▶ **Source material**:
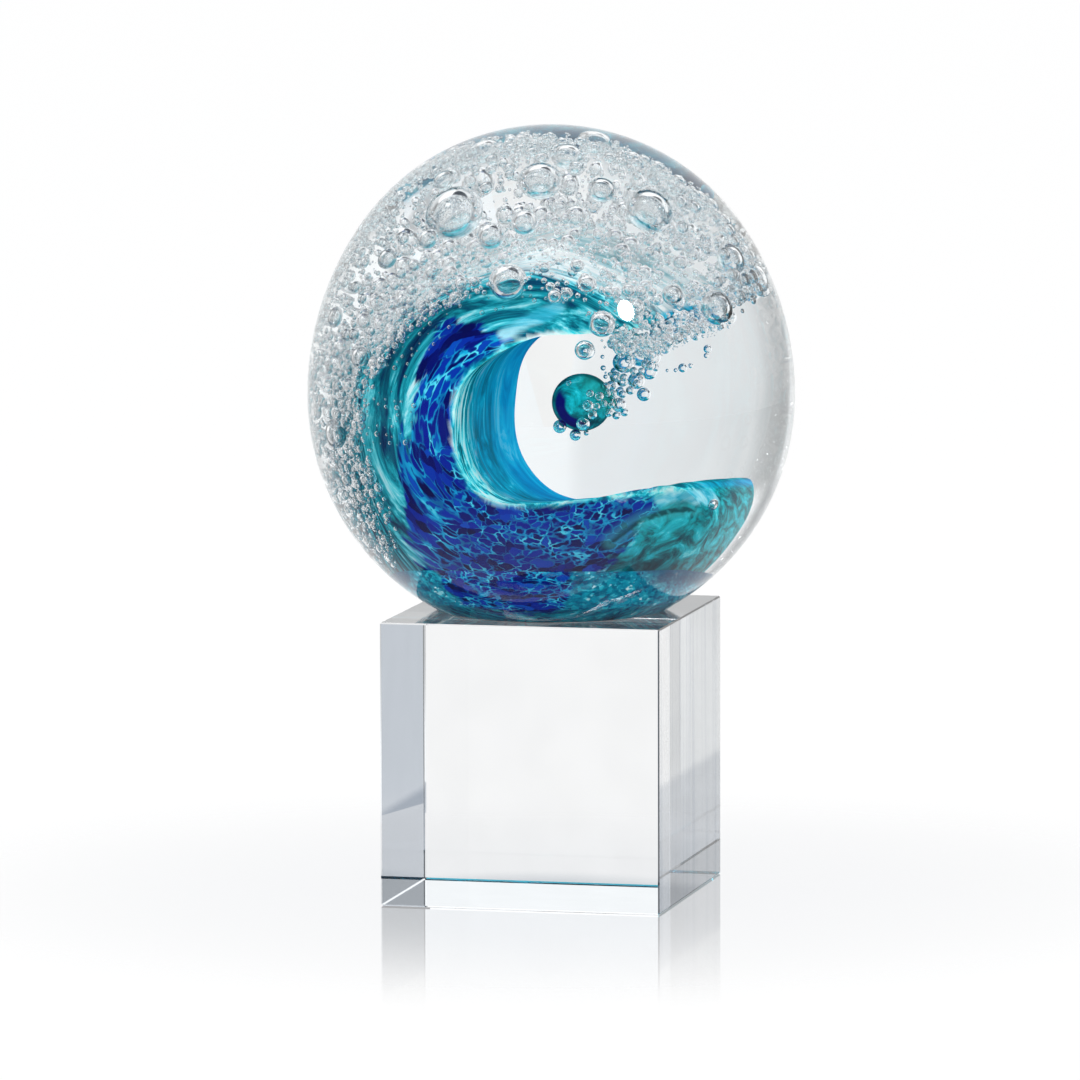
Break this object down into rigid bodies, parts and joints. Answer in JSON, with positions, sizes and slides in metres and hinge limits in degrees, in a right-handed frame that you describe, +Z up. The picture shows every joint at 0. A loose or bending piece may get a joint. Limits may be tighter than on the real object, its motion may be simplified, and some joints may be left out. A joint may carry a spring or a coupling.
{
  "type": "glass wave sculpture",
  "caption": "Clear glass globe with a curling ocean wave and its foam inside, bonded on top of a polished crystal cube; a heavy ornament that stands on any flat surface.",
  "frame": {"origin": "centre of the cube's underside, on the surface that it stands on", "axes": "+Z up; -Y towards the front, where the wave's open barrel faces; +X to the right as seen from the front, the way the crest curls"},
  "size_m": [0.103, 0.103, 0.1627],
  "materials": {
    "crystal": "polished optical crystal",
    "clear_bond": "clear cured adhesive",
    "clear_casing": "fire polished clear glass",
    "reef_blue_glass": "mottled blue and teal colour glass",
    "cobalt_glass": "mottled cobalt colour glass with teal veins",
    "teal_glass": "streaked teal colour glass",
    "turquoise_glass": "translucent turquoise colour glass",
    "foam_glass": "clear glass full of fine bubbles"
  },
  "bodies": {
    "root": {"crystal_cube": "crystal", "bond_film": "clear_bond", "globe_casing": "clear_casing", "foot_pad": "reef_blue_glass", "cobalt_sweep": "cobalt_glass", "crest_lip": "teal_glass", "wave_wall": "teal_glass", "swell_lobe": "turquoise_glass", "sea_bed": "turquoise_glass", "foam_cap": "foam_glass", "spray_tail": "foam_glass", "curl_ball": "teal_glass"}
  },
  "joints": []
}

▶ **Description of the task**: Select every line in the material above where the string "joints" occurs, and copy it.

▶ **Final result**:
Break this object down into rigid bodies, parts and joints. Answer in JSON, with positions, sizes and slides in metres and hinge limits in degrees, in a right-handed frame that you describe, +Z up. The picture shows every joint at 0. A loose or bending piece may get a joint. Limits may be tighter than on the real object, its motion may be simplified, and some joints may be left out. A joint may carry a spring or a coupling.
  "joints": []